There are indications that the effect of “Dutch disease” in Australia is more pronounced than that in Canada.
Dutch disease – coined by The Economist in the 1970s to explain the Dutch manufacturing slump after a natural gas boom – describes the boom in a country’s raw materials at the expense of trade-exposed industries due to a stronger currency.
Bloomberg reports that both Australia and Canada have seen raw materials booms in the last decade, which are unwinding, and the Australian dollar is dropping faster than Canada’s.
The Aussie dollar closed at $US 82.93 cents in New York yesterday, and this represents a decline since June 30 that is nearly twice the rate of the Canadian dollar.
“If you’re looking for evidence of Dutch Disease, the shrinking of manufacturing and other sectors outside of energy and mining, Australia has suffered a lot more than Canada over the last 15 years,” Greg Moore, a senior currency strategist at RBC, told Bloomberg.
Whether Australia is or isn’t affected by Dutch disease has been debated in recent years, especially in terms of the local automotive sector’s collapse.
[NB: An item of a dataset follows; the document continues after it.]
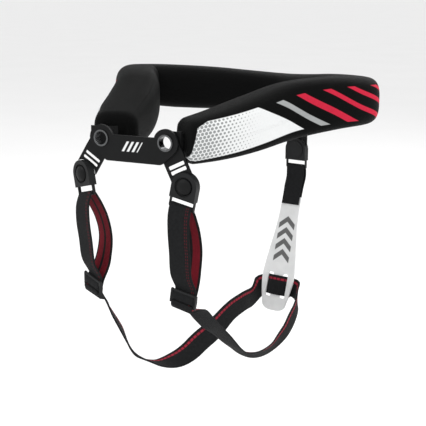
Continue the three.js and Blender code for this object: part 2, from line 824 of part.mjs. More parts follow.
function buildLongStrap() {
  const [left, right] = sides;
  const leftEnd = sliderPoints(left).reverse();
  const parts = [
    { points: sliderPoints(right), wide: axisOf(placesOf(right).sliderFrame, 0).negate() },
    { points: runPoints(right, rightRun), stand: rightRun.map((row) => row.stand) },
    { points: threadPoints(), wide: axisOf(rearPlateFrame, 1) },
    { points: runPoints(left, leftRun).reverse(), stand: leftRun.map((row) => row.stand).reverse() },
    { points: leftEnd, wide: axisOf(placesOf(left).sliderFrame, 0) },
  ];
  const points = parts.flatMap((part) => part.points);
  const widths = [];
  for (const part of parts) {
    part.points.forEach((_, i) => {
      if (part.wide) {
        widths.push(part.wide.clone());
        return;
      }
      const n = widths.length;
      const along = points[n + 1].clone().sub(points[n - 1]).normalize();
      const level = new THREE.Vector3().crossVectors(along, upward).normalize();
      const rise = new THREE.Vector3().crossVectors(level, along);
      const turn = radians(part.stand[i]);
      widths.push(level.multiplyScalar(Math.cos(turn)).addScaledVector(rise, Math.sin(turn)));
    });
  }
  const route = new THREE.CatmullRomCurve3(points, false, "centripetal");
  const spread = new THREE.CatmullRomCurve3(widths, false, "centripetal");
  const steps = (points.length - 1) * 3;
  const stations = Array.from({ length: steps + 1 }, (_, i) => ({
    at: route.getPoint(i / steps),
    wide: spread.getPoint(i / steps).normalize(),
  }));
  return webbing(stations);
}

// Colours and finishes
const finishes = {
  black_fabric: { color: 0x191b1b, roughness: 0.9 },
  black_plastic: { color: 0x1c1d1e, roughness: 0.55 },
  dark_plastic: { color: 0x2b2d2e, roughness: 0.5 },
  eyelet_metal: { color: 0xb9bcbd, roughness: 0.3, metalness: 1 },
  webbing: { color: 0x17181a, roughness: 0.95 },
  pale_plastic: { color: 0xe8e9e8, roughness: 0.4 },
};

const brace = new THREE.Group();
brace.name = "motocross_neck_brace";

function add(name, solid, finish) {
  const material = new THREE.MeshStandardMaterial(finishes[finish]);
  material.name = finish;
  const mesh = new THREE.Mesh(geometryOf(solid), material);
  mesh.name = name;
  brace.add(mesh);
}

add("collar_pad", buildCollar(), "black_fabric");
add("front_plate", buildPlate(), "black_plastic");
for (const side of sides) {
  const { name, sign } = side;
  const { bodyFrame } = placesOf(side);
  add(`tab_${name}`, buildTab(side), "black_plastic");
  add(`eyelet_${name}`, buildEyelet(sign), "eyelet_metal");
  add(`link_${name}`, buildLink(side), "black_plastic");
  add(`buckle_${name}`, buildBuckle(side), "dark_plastic");
  add(`button_${name}`, moved(buttonSolid(), bodyFrame), "black_plastic");
  add(`loop_${name}`, buildLoop(side), "webbing");
  add(`slider_${name}`, buildSlider(side), "dark_plastic");
}
add("long_strap", buildLongStrap(), "webbing");
add("rear_tab", buildRearTab(), "webbing");
add("rear_link", buildRearLink(), "black_plastic");
add("buckle_rear", buildRearBuckle(), "dark_plastic");
add("button_rear", moved(buttonSolid(), rearBodyFrame), "black_plastic");
add("rear_loop", buildRearLoop(), "webbing");
add("rear_plate", buildRearPlate(), "pale_plastic");

export default brace;
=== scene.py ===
import math

import bpy
import numpy as np
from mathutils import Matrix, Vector


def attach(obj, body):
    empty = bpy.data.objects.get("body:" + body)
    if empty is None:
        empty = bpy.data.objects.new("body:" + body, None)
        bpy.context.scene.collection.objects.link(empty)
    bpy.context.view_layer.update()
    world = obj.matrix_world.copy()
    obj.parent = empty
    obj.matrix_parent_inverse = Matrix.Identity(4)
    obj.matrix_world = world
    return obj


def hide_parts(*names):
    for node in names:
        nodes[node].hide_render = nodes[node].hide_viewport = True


# Looks of a motocross neck brace: foam collar with a printed stretch cover, webbing harness,
# snap buckles and a rear plate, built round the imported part. Metres; the wearer looks along -Y.

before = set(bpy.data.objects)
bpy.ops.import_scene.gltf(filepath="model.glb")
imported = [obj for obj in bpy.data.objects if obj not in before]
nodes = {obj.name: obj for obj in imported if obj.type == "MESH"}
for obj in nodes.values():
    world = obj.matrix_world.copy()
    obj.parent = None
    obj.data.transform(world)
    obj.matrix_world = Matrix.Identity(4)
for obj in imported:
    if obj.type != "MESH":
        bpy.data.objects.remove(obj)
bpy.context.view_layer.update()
MM = 0.001

# Reading the solids
MERGE_DIGITS = 6
SIZE_MATCH = 2e-5
SAME_WAY = 0.9999
FINE_STEPS = 12
COLLAR_CENTRE_Y = 0.02

# Webbing
WEB_WIDTH = 24 * MM
WEB_THICK = 1.6 * MM
WEB_STEP = 1.6 * MM
EDGE_STEPS = 4
RIB_PITCH = 1.3 * MM
CROSS_PITCH = 0.9 * MM
RED_FROM = 1.6 * MM
RED_TO = 9.6 * MM
RED_SOFT = 0.8 * MM
STITCH_ROWS = (6.6, 8.6)
STITCH_WIDE = 0.7
STITCH_SOFT = 0.2 * MM
STITCH_PITCH = 3.2 * MM
LINE_FROM = -8.8 * MM
LINE_TO = -6.2 * MM
LINE_SOFT = 0.4 * MM
TICK_PITCH = 5.2 * MM
TICK_LEVEL = -0.55
TICK_DARK = 0.35

# Where the long strap's stripe shows on its outer face
TWIST_X = 0.005
TWIST_Y = -0.008

# Webbing folded round the middle bars of the sliders
FOLD_INSET = 0.0016
FOLD_EDGE = 0.0007
FOLD_SWELL = 0.0007
FOLD_SIDES = 8
FOLD_ROWS = 13

# Collar cover
COVER_SIDES = 72
COVER_STEP = 2.2 * MM
COVER_SQUARE = 3.4
COVER_SWELL = 0.8 * MM
GIRTH_WRAP = 0.75
KNIT_PITCH = 0.8 * MM
SEAM_TURNS = (0.366, 0.63)
SEAM_WIDE = 0.003

# Colours
BLACK = (0.005, 0.005, 0.0055)
BLACK_LIT = (0.018, 0.019, 0.02)
DARK_RED = (0.12, 0.008, 0.014)
DARK_RED_LIT = (0.24, 0.014, 0.026)
LINE_RED = (0.2, 0.012, 0.024)
LINE_RED_LIT = (0.42, 0.03, 0.055)
THREAD = (0.09, 0.008, 0.014)
KNIT = (0.0012, 0.0013, 0.0013)
KNIT_LIT = (0.004, 0.0042, 0.0042)
SEAM_BLACK = (0.002, 0.002, 0.002)
MATT_BLACK = (0.005, 0.0052, 0.0054)
SATIN_BLACK = (0.01, 0.0104, 0.0108)
SHEET = (0.66, 0.67, 0.67)
SHEET_INK = (0.09, 0.09, 0.09)
GUNMETAL = (0.09, 0.092, 0.095)
GUNMETAL_LIT = (0.16, 0.163, 0.166)
FLOOR_PALE = (0.86, 0.86, 0.86)
FLOOR_LIT = (0.9, 0.9, 0.9)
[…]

Dr Janine Dixon, a Senior Research Fellow at the Centre of Policy Studies at Victoria University, wrote last month in The Conversation that there could be positive news, especially in Victoria, for manufacturing.
“As the boom unwinds, the effects of Dutch Disease will also unwind,” wrote Dixon.
“A large fall in the Australian dollar will revive the competitiveness of manufacturing, more than compensating for the loss of the motor vehicle plants.”